### Problem description:
Set down each line from the one containing "stowed() side_cord(RIGHT_CORD, RIGHT_HOOK);" to the one containing "point = shown.matrix_world", inclusive, exactly as written and with nothing further.

* START Recorded information *

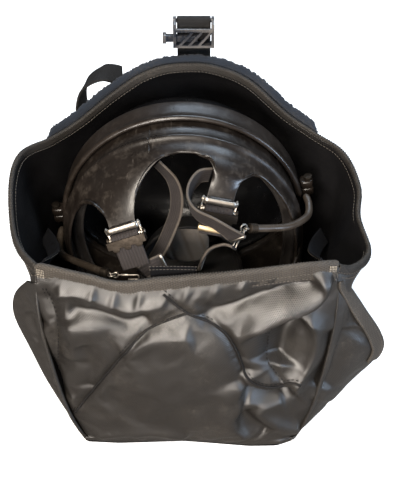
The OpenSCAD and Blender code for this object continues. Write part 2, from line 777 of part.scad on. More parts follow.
// ---------------------------------------------------------------- the nodes

pouch_front();
pouch_back();
pouch_floor();
base_board();
front_rim_binding();
hood_edge_binding();
hood_fleece_band();
left_ear_panel();
right_ear_panel();
closure_tape(-1);  // left_closure_tape
closure_tape(1);  // right_closure_tape
name_tab();
carry_loop();
closure_strap();
buckle_socket();
buckle_latch();
stowed() face_blank();
stowed() face_seal();
stowed() visor();
stowed() lens_frame_upper();
stowed() lens_frame_lower();
stowed() frame_screws();
stowed() nose_cup();
stowed() nose_valve_seats();
stowed() nose_valve(-1);  // left_nose_valve
stowed() nose_valve(1);  // right_nose_valve
stowed() port_housing();
stowed() port_clamp_ring();
stowed() port_gasket();
stowed() inlet_valve();
stowed() exhale_seat();
stowed() exhale_valve();
stowed() exhale_spring();
stowed() exhale_cover();
stowed() voice_diaphragm();
stowed() voice_ring();
stowed() in_buckle(LEFT_TEMPLE) buckle_link();  // left_temple_link
stowed() in_buckle(LEFT_TEMPLE) buckle_roller();  // left_temple_roller
stowed() in_buckle(LEFT_TEMPLE) buckle_lever();  // left_temple_lever
stowed() in_buckle(RIGHT_TEMPLE) buckle_link();  // right_temple_link
stowed() in_buckle(RIGHT_TEMPLE) buckle_roller();  // right_temple_roller
stowed() in_buckle(RIGHT_TEMPLE) buckle_lever();  // right_temple_lever
stowed() in_cheek_buckle(-1) buckle_link();  // left_cheek_link
stowed() in_cheek_buckle(-1) buckle_roller();  // left_cheek_roller
stowed() in_cheek_buckle(-1) buckle_lever();  // left_cheek_lever
stowed() in_cheek_buckle(1) buckle_link();  // right_cheek_link
stowed() in_cheek_buckle(1) buckle_roller();  // right_cheek_roller
stowed() in_cheek_buckle(1) buckle_lever();  // right_cheek_lever
stowed() left_temple_strap();
stowed() right_temple_strap();
stowed() strap_slide();
stowed() crown_straps();
stowed() cheek_straps();
stowed() head_pad();
stowed() side_cord(LEFT_CORD, LEFT_HOOK);  // left_side_cord
stowed() side_cord(RIGHT_CORD, RIGHT_HOOK);  // right_side_cord
stowed() hook_ring(LEFT_CORD, LEFT_HOOK);  // left_hook_ring
stowed() hook_ring(RIGHT_CORD, RIGHT_HOOK);  // right_hook_ring
stowed() snap_hook(LEFT_CORD, LEFT_HOOK, 15);  // left_snap_hook
stowed() snap_hook(RIGHT_CORD, RIGHT_HOOK, 12);  // right_snap_hook
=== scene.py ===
"""Looks for a full face respirator stowed in its open carry pouch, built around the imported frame.

Lengths are in millimetres in the row frame and become metres when a mesh is made. "Face" points are in the
facepiece's own frame: x across the face, y out through the visor, z up the face, from the lens centre.
"""

import json
import math

import bmesh
import bpy
import numpy as np
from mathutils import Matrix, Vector
from mathutils.bvhtree import BVHTree
from mathutils.geometry import delaunay_2d_cdt


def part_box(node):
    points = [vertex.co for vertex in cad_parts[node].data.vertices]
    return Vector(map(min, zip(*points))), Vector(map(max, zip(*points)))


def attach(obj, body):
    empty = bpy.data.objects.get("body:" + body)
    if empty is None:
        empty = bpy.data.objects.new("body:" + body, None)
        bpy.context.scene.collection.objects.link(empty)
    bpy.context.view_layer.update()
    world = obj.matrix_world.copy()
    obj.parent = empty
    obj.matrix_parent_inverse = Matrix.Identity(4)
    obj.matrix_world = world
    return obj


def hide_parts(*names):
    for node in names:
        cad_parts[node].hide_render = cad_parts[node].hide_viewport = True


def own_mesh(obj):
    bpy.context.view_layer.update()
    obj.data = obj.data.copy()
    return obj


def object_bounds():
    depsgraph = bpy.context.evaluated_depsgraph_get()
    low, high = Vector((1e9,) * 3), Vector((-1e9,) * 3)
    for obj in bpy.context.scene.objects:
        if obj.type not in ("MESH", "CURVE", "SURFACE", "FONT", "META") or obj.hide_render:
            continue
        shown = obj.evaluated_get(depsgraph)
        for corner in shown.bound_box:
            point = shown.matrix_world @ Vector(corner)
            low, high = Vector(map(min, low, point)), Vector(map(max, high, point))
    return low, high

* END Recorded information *

### Result for this exercise:
stowed() side_cord(RIGHT_CORD, RIGHT_HOOK);  // right_side_cord
stowed() hook_ring(LEFT_CORD, LEFT_HOOK);  // left_hook_ring
stowed() hook_ring(RIGHT_CORD, RIGHT_HOOK);  // right_hook_ring
stowed() snap_hook(LEFT_CORD, LEFT_HOOK, 15);  // left_snap_hook
stowed() snap_hook(RIGHT_CORD, RIGHT_HOOK, 12);  // right_snap_hook
=== scene.py ===
"""Looks for a full face respirator stowed in its open carry pouch, built around the imported frame.

Lengths are in millimetres in the row frame and become metres when a mesh is made. "Face" points are in the
facepiece's own frame: x across the face, y out through the visor, z up the face, from the lens centre.
"""

import json
import math

import bmesh
import bpy
import numpy as np
from mathutils import Matrix, Vector
from mathutils.bvhtree import BVHTree
from mathutils.geometry import delaunay_2d_cdt


def part_box(node):
    points = [vertex.co for vertex in cad_parts[node].data.vertices]
    return Vector(map(min, zip(*points))), Vector(map(max, zip(*points)))


def attach(obj, body):
    empty = bpy.data.objects.get("body:" + body)
    if empty is None:
        empty = bpy.data.objects.new("body:" + body, None)
        bpy.context.scene.collection.objects.link(empty)
    bpy.context.view_layer.update()
    world = obj.matrix_world.copy()
    obj.parent = empty
    obj.matrix_parent_inverse = Matrix.Identity(4)
    obj.matrix_world = world
    return obj


def hide_parts(*names):
    for node in names:
        cad_parts[node].hide_render = cad_parts[node].hide_viewport = True


def own_mesh(obj):
    bpy.context.view_layer.update()
    obj.data = obj.data.copy()
    return obj


def object_bounds():
    depsgraph = bpy.context.evaluated_depsgraph_get()
    low, high = Vector((1e9,) * 3), Vector((-1e9,) * 3)
    for obj in bpy.context.scene.objects:
        if obj.type not in ("MESH", "CURVE", "SURFACE", "FONT", "META") or obj.hide_render:
            continue
        shown = obj.evaluated_get(depsgraph)
        for corner in shown.bound_box:
            point = shown.matrix_world @ Vector(corner)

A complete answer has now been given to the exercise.